The Harvard men cite the Roman general Publius Cornelius Scipio and the Carthaginian Hannibal as antecedents. They also claim that one Winston Churchill, apparently Britain's prime minister in the first half of the 1940s, successfully practised "leadership" and "example" in confronting Adolf Hitler's Germany, Benito Mussolini's Italy and Hideki Tojo's Japan with blood, sweat and tears. But it is not certain that this was the case, nor that Winston Churchill was nothing more than an invention of China's Xi Jinping or Russia's Vladimir Putin.
But in the Moncloa Palace, in the central headquarters of the Ministry of Defence in Castellana 109 and in the Palace of Santa Cruz they do not want to risk exercising "leadership" and "example" and have drawn conclusions from what, according to some gossips, happened to this Churchill, if the existence of this British character is true and not a fallacy.
The story goes that Churchill, after defeating the Germans, Italians and Japanese in a titanic struggle on four continents, lost the elections in July 1945. Pedro Sánchez, Margarita Robles and José Manuel Albares want to avoid at all costs that the practice of "leadership" and "example" will bring them something similar. However, when all the A400M four-engine aircraft are back on Spanish soil with their crews and passengers safe and sound, it is not to be ruled out that the three politicians mentioned above will come to the fore in sequence as the architects of the success achieved.
It is foreseeable that they will be lavish in front of television cameras and in statements to radio stations, news agencies and newspapers that they "feel proud" of the Spanish military and all the men and women who made the rescue mission possible.

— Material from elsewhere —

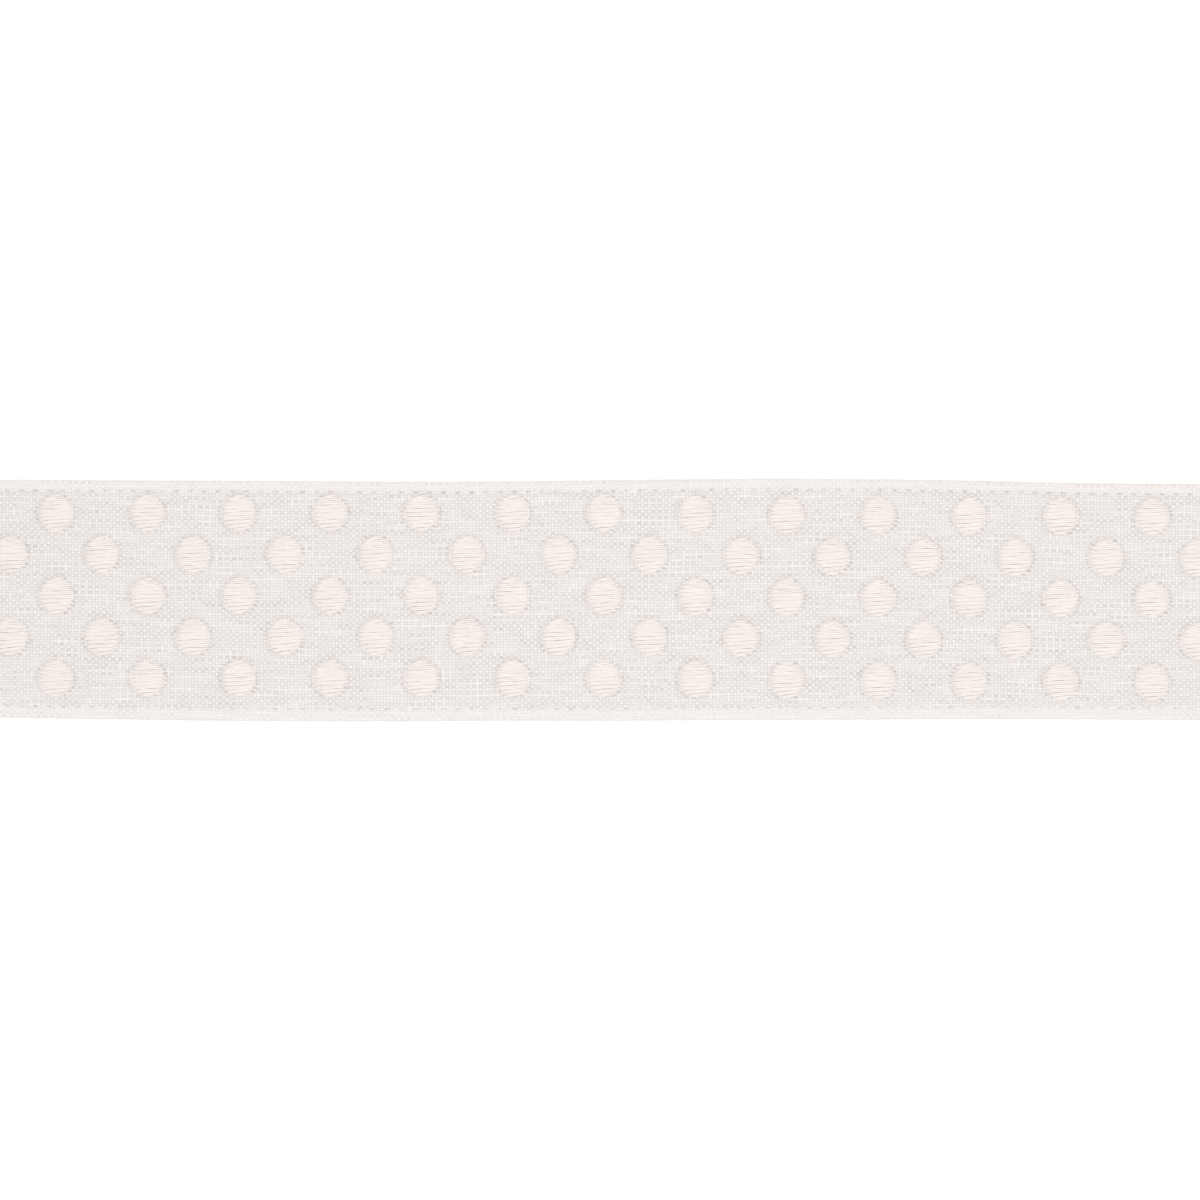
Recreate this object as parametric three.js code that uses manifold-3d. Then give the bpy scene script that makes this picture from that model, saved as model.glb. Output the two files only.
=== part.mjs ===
// A cut length of embroidered ribbon, lying flat with its face up. It is one strip of plain weave cloth: both
// long edges are turned under into narrow stitched hems, and five staggered rows of satin stitched dots stand
// up from its face. Cloth, hems and dots are one piece, so they are one solid.
// X runs along the ribbon, Y across it and Z up from the surface it lies on. Lengths are in millimetres.

import * as THREE from "three";
import { mergeVertices } from "three/addons/utils/BufferGeometryUtils.js";
import Module from "manifold-3d";

// Ribbon
const RIBBON_WIDTH = 38; // trade width, measured over both folded edges
const CLOTH_THICKNESS = 0.35; // one layer of the cloth
const HEM_LAYERS = 3; // the raw edge is turned under twice
const HEM_HEIGHT = HEM_LAYERS * CLOTH_THICKNESS;
const FACE_HEIGHT = 1.0; // the face between the hems lies a little lower than they do
const STITCH_INSET = 1.75; // from a folded edge to its line of stitches
const STITCH_DEPTH = 0.13; // how far that line pulls the hem in

// Dots
const DOT_PITCH = 14.46; // along a row
const ROW_PITCH = 6.54; // from one row to the next
const DOTS_IN_ROW = 15;
const ROW_COUNT = 5;
const FIRST_DOT = 0.25; // from the cut end to the first dot of the outer and middle rows, in pitches
const STAGGER = 0.5; // how much later the other two rows start, in pitches
const DOT_RADIUS = 3.05; // out to the needle holes round the rim
const DOT_CROWN = 0.46; // height of the padded stitches over the face
const DOT_SUNK = 0.15; // depth at which the stitches are held in the cloth
const DOT_SIDES = 14;
const DOT_VARIATION = 0.03; // hand of the machine: share by which one dot's size differs from the next

const RIBBON_LENGTH = DOTS_IN_ROW * DOT_PITCH; // whole repeats, so that the next length carries on the rows
const LENGTHWISE_STEPS = 45;

// How the ribbon wanders sideways as it lies: for each place along it, how far each folded edge and the rows
// of dots are from where they would be on a straight ribbon. Positive is towards +Y.
const WANDER = [
  { along: -108, farEdge: 0.12, nearEdge: 0.47, dotRows: 0.61 },
  { along: -90, farEdge: 0.01, nearEdge: 0.25, dotRows: 0.61 },
  { along: -72, farEdge: -0.06, nearEdge: -0.03, dotRows: 0.6 },
  { along: -54, farEdge: -0.15, nearEdge: -0.19, dotRows: 0.6 },
  { along: -36, farEdge: -0.27, nearEdge: -0.21, dotRows: 0.6 },
  { along: -18, farEdge: -0.2, nearEdge: -0.12, dotRows: 0.6 },
  { along: 0, farEdge: 0.03, nearEdge: -0.12, dotRows: 0.57 },
  { along: 18, farEdge: 0.2, nearEdge: -0.01, dotRows: 0.38 },
  { along: 36, farEdge: 0.16, nearEdge: 0.03, dotRows: 0.22 },
  { along: 54, farEdge: -0.07, nearEdge: 0.14, dotRows: 0.12 },
  { along: 72, farEdge: -0.48, nearEdge: 0.09, dotRows: 0.1 },
  { along: 90, farEdge: -0.61, nearEdge: -0.04, dotRows: -0.05 },
  { along: 108, farEdge: -0.51, nearEdge: -0.08, dotRows: -0.1 },
];

// Section of a hem, from under its fold, round it and in over the face: the distance in from the fold, and
// the height over the surface.
const HEM_SECTION = [
  { inset: 0.55, height: 0 },
  { inset: 0.16, height: 0.13 },
  { inset: 0, height: 0.48 },
  { inset: 0.12, height: 0.86 },
  { inset: 0.5, height: HEM_HEIGHT },
  { inset: STITCH_INSET - 0.4, height: HEM_HEIGHT },
  { inset: STITCH_INSET, height: HEM_HEIGHT - STITCH_DEPTH },
  { inset: STITCH_INSET + 0.4, height: FACE_HEIGHT + 0.02 },
  { inset: STITCH_INSET + 1.3, height: FACE_HEIGHT },
];

// Profile of a dot's padded stitches, as shares of its radius and of its crown over the face.
const DOT_PROFILE = [
  { out: 0.9, up: 0.66 },
  { out: 0.56, up: 0.95 },
  { out: 0, up: 1 },
];

const linen = new THREE.MeshStandardMaterial({ color: 0xeee8e3, roughness: 0.9, metalness: 0 });

// A smooth curve through one column of the table, level past its two ends.
function wander(column, x) {
  const spacing = WANDER[1].along - WANDER[0].along;
  const place = THREE.MathUtils.clamp((x - WANDER[0].along) / spacing, 0, WANDER.length - 1);
  const row = Math.min(Math.floor(place), WANDER.length - 2);
  const at = (i) => WANDER[THREE.MathUtils.clamp(i, 0, WANDER.length - 1)][column];
  const t = place - row;
  const startSlope = (at(row + 1) - at(row - 1)) / 2;
  const endSlope = (at(row + 2) - at(row)) / 2;
  const rise = at(row + 1) - at(row);
  return (
    at(row) + t * startSlope + t * t * (3 * rise - 2 * startSlope - endSlope) +
    t * t * t * (startSlope + endSlope - 2 * rise)
  );
}

// An even scatter between -1 and 1 that is the same every time: the fraction of a multiple of the golden ratio.
function scatter(index) {
  const GOLDEN = 0.6180339887;
  return 2 * ((index * GOLDEN) % 1) - 1;
}

// The cloth with its hems: the section drawn flat, carried along X, then moved out to the wandering edges.
function clothGeometry() {
  const half = RIBBON_WIDTH / 2;
  const near = HEM_SECTION.map(({ inset, height }) => new THREE.Vector2(inset - half, height));
  const far = HEM_SECTION.map(({ inset, height }) => new THREE.Vector2(half - inset, height)).reverse();
  const cloth = new THREE.ExtrudeGeometry(new THREE.Shape([...near, ...far]), {
    depth: RIBBON_LENGTH,
    steps: LENGTHWISE_STEPS,
    bevelEnabled: false,
  });
  cloth.translate(0, 0, -RIBBON_LENGTH / 2);
  // The section's x, y and the run's z become the ribbon's y, z and x.
  cloth.applyMatrix4(new THREE.Matrix4().set(0, 0, 1, 0, 1, 0, 0, 0, 0, 1, 0, 0, 0, 0, 0, 1));
  const points = cloth.getAttribute("position");
  for (let i = 0; i < points.count; i++) {
    const edge = points.getY(i) > 0 ? "farEdge" : "nearEdge";
    points.setY(i, points.getY(i) + wander(edge, points.getX(i)));
  }
  return cloth;
}

// One dot: a low crowned pad that starts inside the cloth, a little unlike its neighbours.
function dotGeometry(row, column) {
  const number = row * DOTS_IN_ROW + column + 1;
  const held = [new THREE.Vector2(0, -DOT_SUNK), new THREE.Vector2(DOT_RADIUS, -DOT_SUNK)];
  const crown = DOT_PROFILE.map(({ out, up }) => new THREE.Vector2(out * DOT_RADIUS, up * DOT_CROWN));
  const dot = new THREE.LatheGeometry([...held, ...crown], DOT_SIDES);
  dot.rotateX(Math.PI / 2);
  dot.rotateZ(Math.PI * scatter(number));
  const wide = 1 + DOT_VARIATION * scatter(2 * number);
  const deep = 1 + DOT_VARIATION * scatter(3 * number);
  dot.scale(wide, deep, 1);
  const { x, y } = dotCentre(row, column);
  dot.translate(x, y, FACE_HEIGHT);
  return dot;
}

// Rows are counted from the far edge, and dots from the -X end.
function dotCentre(row, column) {
  const start = FIRST_DOT + STAGGER * (row % 2);
  const x = (start + column) * DOT_PITCH - RIBBON_LENGTH / 2;
  const y = ((ROW_COUNT - 1) / 2 - row) * ROW_PITCH + wander("dotRows", x);
  return { x, y };
}

const wasm = await Module();
wasm.setup();

// A closed geometry as a solid that can be joined to others.
function toSolid(geometry) {
  geometry.deleteAttribute("normal");
  geometry.deleteAttribute("uv");
  const merged = mergeVertices(geometry, 1e-4);
  return new wasm.Manifold(
    new wasm.Mesh({
      numProp: 3,
      vertProperties: new Float32Array(merged.getAttribute("position").array),
      triVerts: new Uint32Array(merged.index.array),
    }),
  );
}

function toGeometry(solid) {
  const mesh = solid.getMesh();
  const geometry = new THREE.BufferGeometry();
  geometry.setAttribute("position", new THREE.BufferAttribute(mesh.vertProperties, mesh.numProp));
  geometry.setIndex(new THREE.BufferAttribute(mesh.triVerts, 1));
  geometry.computeVertexNormals();
  return geometry;
}

function makeRibbon() {
  let solid = toSolid(clothGeometry());
  for (let row = 0; row < ROW_COUNT; row++) {
    for (let column = 0; column < DOTS_IN_ROW; column++) {
      solid = solid.add(toSolid(dotGeometry(row, column)));
    }
  }
  const ribbon = new THREE.Mesh(toGeometry(solid), linen);
  ribbon.name = "ribbon";
  return ribbon;
}

const group = new THREE.Group();
group.add(makeRibbon());

export default group;
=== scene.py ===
# A cut length of embroidered ribbon, lying flat with its face up: the cloth with its turned hems, the satin
# stitched dots, the backs of the dots and the edge stitching. It is laid out as an add-on and run as a
# script. X runs along the ribbon, Y across it and Z up from the surface it lies on. Lengths are in metres,
# and the sizes below are given as a number of millimetres times MM.

import bpy
import numpy as np
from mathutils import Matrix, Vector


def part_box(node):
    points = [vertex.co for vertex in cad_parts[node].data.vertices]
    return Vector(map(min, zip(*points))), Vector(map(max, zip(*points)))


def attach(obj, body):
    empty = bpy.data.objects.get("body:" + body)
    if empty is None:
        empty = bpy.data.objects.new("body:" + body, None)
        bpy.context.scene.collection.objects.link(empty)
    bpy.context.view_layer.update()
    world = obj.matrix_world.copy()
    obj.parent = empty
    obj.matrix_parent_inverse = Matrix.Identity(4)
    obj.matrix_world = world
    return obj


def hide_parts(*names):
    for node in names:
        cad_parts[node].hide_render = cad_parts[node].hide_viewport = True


bl_info = {
    "name": "Embroidered ribbon",
    "version": (1, 0, 0),
    "blender": (4, 5, 0),
    "location": "3D View > Sidebar > Ribbon",
    "description": "Makes a cut length of hemmed ribbon with satin stitched dots",
    "category": "Object",
}

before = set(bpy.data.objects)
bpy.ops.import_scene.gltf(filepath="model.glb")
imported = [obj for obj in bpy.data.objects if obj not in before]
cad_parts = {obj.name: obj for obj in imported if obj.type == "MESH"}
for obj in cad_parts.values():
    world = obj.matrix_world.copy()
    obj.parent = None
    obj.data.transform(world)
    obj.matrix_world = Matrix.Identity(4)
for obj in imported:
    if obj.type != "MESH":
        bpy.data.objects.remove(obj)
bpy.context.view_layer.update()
RIBBON_LOW, RIBBON_HIGH = (np.array(corner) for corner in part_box("ribbon"))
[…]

The question is whether, at least, Admiral Teodoro López Calderón and Air Lieutenant General Francisco Braco, as those directly responsible for the extraction operation, will receive authorisation from Minister Margarita Robles to tell the cameras and the media about the critical mission. And whether they will attend the Congressional Defence Committee before or after the operation to explain the operational details.